The exam today is closed-book but we are allowed to bring one sheet of notes, which I made yesterday during preparation.
Yes, after five years at PwC I’m still studying accounting. The class itself, however, is very interesting – it focuses on the intricacies of US GAAP and the professor makes it as entertaining as an accounting class can possibly be.
This is how my workplace looks, by the way. The dreamcatcher is for the times when I fall asleep at my table studying (which has never happened as of today).
At 11.15 I have to head out, because at 11.45 I have a career session at school. In case I’ll get hungry and will not have time to grab a snack, I take Soylent, a meal replacement drink I use just for these occasions. It’s also much cheaper than grabbing a lunch: 12 bottles of Soylent cost $34, while a lunch at the school’s cafeteria will cost around 8 bucks.

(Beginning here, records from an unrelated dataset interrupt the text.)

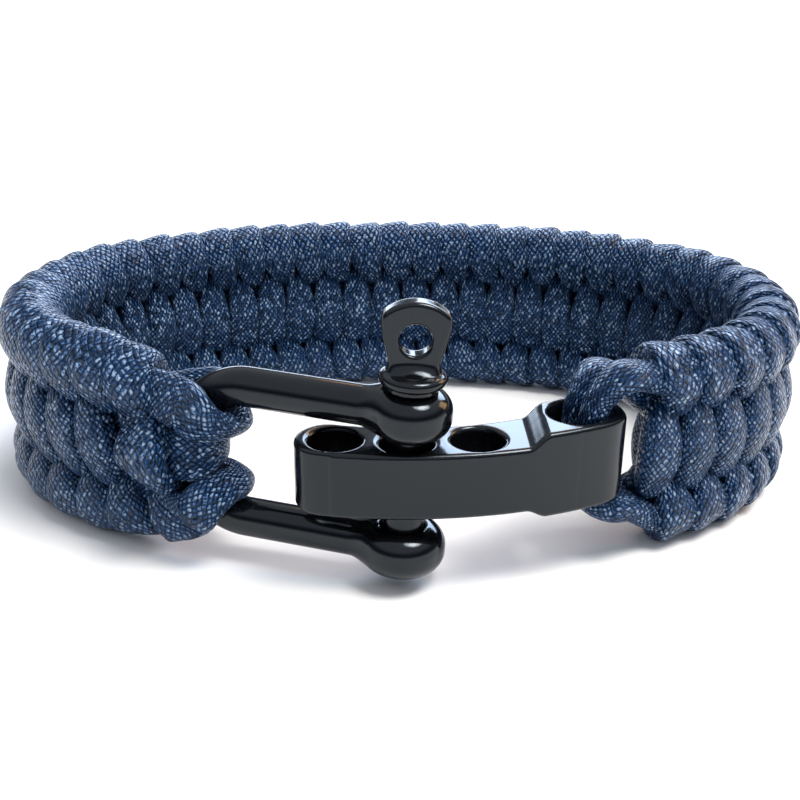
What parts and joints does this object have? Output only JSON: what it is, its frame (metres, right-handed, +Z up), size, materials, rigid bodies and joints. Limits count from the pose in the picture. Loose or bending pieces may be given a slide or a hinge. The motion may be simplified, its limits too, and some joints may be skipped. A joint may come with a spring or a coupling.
{
  "type": "paracord bracelet",
  "caption": "Wide woven cord bracelet, a closed oval loop joined in front by a bow shackle with a flat-headed screw pin through a holed adjuster bar.",
  "frame": {"origin": "middle of the bracelet's outline, at the level of the lower edge that it lies on", "axes": "+Z up along the axis of the loop, +X along the longest side towards the adjuster's end of the band, -Y towards the shackle and the pin"},
  "size_m": [0.0924, 0.061, 0.0301],
  "materials": {
    "navy_cord": "matt braided nylon",
    "gloss_black_steel": "gloss black coat"
  },
  "bodies": {
    "bracelet": {"woven_band": "navy_cord", "upper_shackle_loop": "navy_cord", "middle_shackle_loop": "navy_cord", "lower_shackle_loop": "navy_cord", "outer_adjuster_loop": "navy_cord", "inner_adjuster_loop": "navy_cord", "shackle": "gloss_black_steel", "adjuster_bar": "gloss_black_steel"},
    "pin": {"shackle_pin": "gloss_black_steel"}
  },
  "joints": [
    {"name": "pin_turn", "type": "hinge", "parent": "bracelet", "child": "pin", "pos_m": [0, -0.02608, 0.01138], "axis": [0.0471, 0, 0.9989], "range_deg": [0, 270]}
  ]
}
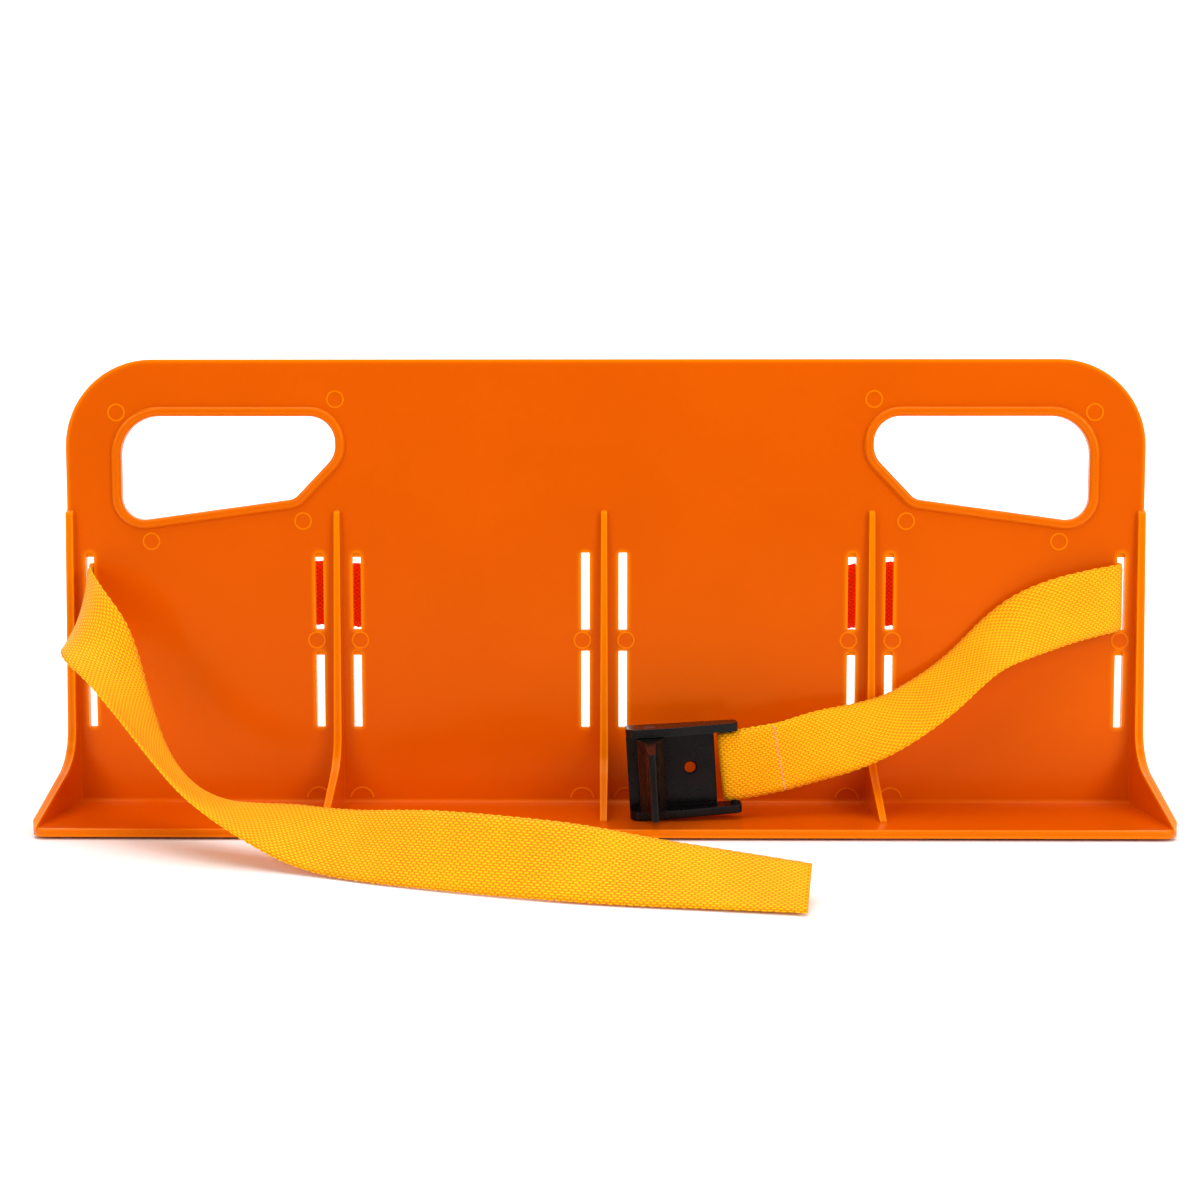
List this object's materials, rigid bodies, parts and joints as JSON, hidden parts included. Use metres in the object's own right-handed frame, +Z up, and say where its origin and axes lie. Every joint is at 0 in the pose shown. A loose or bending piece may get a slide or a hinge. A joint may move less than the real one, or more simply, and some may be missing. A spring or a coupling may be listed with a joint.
{
  "type": "car boot cargo stop",
  "caption": "Orange moulded car boot cargo stop with ribbed foot, hand grips, strap slots, yellow webbing strap and black cam buckle.",
  "frame": {"origin": "on the floor, under the middle of the panel and its foot", "axes": "+X along the panel to the right seen from the front, -Y towards the front over the foot, +Z up"},
  "size_m": [0.614, 0.2692, 0.26],
  "materials": {
    "orange_plastic": "semi-gloss moulded",
    "hook_tape": "hook pile",
    "yellow_webbing": "woven",
    "stitching_thread": "thread",
    "black_plastic": "moulded, slightly glossy",
    "pin_steel": "dark plated"
  },
  "bodies": {
    "root": {"panel": "orange_plastic", "hook_pad_1": "hook_tape", "hook_pad_2": "hook_tape", "hook_pad_3": "hook_tape", "hook_pad_4": "hook_tape", "strap_buckle_run": "yellow_webbing", "strap_back_run": "yellow_webbing", "strap_tail": "yellow_webbing", "strap_stitching": "stitching_thread"},
    "buckle": {"buckle_frame": "black_plastic", "cam_pin": "pin_steel"},
    "lever": {"cam_lever": "black_plastic"}
  },
  "joints": [
    {"name": "buckle_swing", "type": "hinge", "parent": "root", "child": "buckle", "pos_m": [0.07141, -0.00525, 0.03476], "axis": [-0.0593, -0.0139, 0.9981], "range_deg": [-20, 15]},
    {"name": "cam_lever_hinge", "type": "hinge", "parent": "buckle", "child": "lever", "pos_m": [0.02659, -0.01061, 0.03202], "axis": [-0.0593, -0.0139, 0.9981], "range_deg": [-25, 80]}
  ]
}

My wife’s heading out 15 minutes before me – she goes to the English speaking club at the University. By the way, she’s the founder of this blog.
I don’t have any corporate events today so I can just put on my cozy hoodie.
We live in a highrise built in the 1960s. Looks pretty modern to me.
To get to the train, I have to cross a bridge with a great view of Chicago downtown, or Loop.
Most of the Booth students live downtown, in either Loop or South Loop (like us). Rent in Chicago is much cheaper than, say, in New York: 1-bedroom apartments in South Loop will cost around $1500-2200, in Loop – from $1800 per month.
To get to the school, which is on the South side, they usually use Metra trains.
My stop is called Museum Campus / 11th Street because of the giant Field Museum of Natural History, one of the largest natural history museums in the world. It’s located in 5-minute walk from my building and I still haven’t been there.
The trains themselves have double-deck carriages (you could see these trains in the movie Source Code with Jake Gyllenhaal, they blew one up like 30 times).
It takes around 8 minutes from my stop to the university, or, to be more precise, to the 57th street stop. During these short minutes I try to read the new issue of Wired, edited by the president himself..
When you see someone in a dress shirt around the campus, it is probably a Booth student.
Actually, 57th street is not the stop that most of the Boothies use – the 59th street stop is way more popular, because the walk is 2 minutes shorter. I like 57th though, because from there you get to walk through some nice little streets which are at their best during autumn.
At 11.41 I finally reach my destination, Harper Center.
Heart of the building is the Winter Garden, a large open space with glass ceiling where students like to hang out.
Harper Center hosts a large collection of modern art. One of the most famous pieces is the writing “Why are you here and not somewhere else” on the wall by the east stairs.
At 11.45 I’m at the lunch session with second-year students who interned at Amazon and are willing to share their experiences with us first years. The session is organized by Booth Technology Group – a student group for those who are interested in pursuing a career in tech industry. The group hosts sessions like this for every major tech company who hired Boothies; also they help first year students with resume and interview preparation and do other cool stuff.
Free food is provided, of course. Students get free food at almost every event, be it hosted by the school, a student group or a company.
After the lunch session it’s time to refill my water bottle using one of the filters installed in the Harper Center.
At 1.30 the exam begins.
Each class lasts 3 hours with a break in the middle. After the exam we had another 1 hour of regular class. Exhausted after a quite challenging midterm, I’m glad I took Soylent to refuel (no, this post is not a Soylent promotion, in fact it tastes strange and sometimes makes me a little sick).
At 4.30 students get back downtown. Most of us use Uber at this point, because it recently introduced a reduced fare for Uber Pool during morning and afternoon rush hours – a fixed $2.50 regardless of the distance. Compared to a regular bus fare of $2 and Metra fare of $3.50 this is the most time-cost effective way to get home from the school. Most of the students here are waiting for their Ubers.
I’m no exception. By the way, Uber cars in Chicago are coloured in red and blue these days because GO CUBS.
At home I play Starcraft online with my classmate, which is probably at least as stressful experience as my midterm was. I lose disgracefully.
At 8 I have a dinner with my wife. We are watching The Office, one of my favorite TV series and a great stress reliever.
The rest of my day looks like this.
I’m learning computer science and programming through online courses. What you see on the picture is old school C – I’m taking CS50: Introduction to Computer Science online class by Harvard University, which I can definitely recommend to anyone who is interested in the subject but has no prior experience.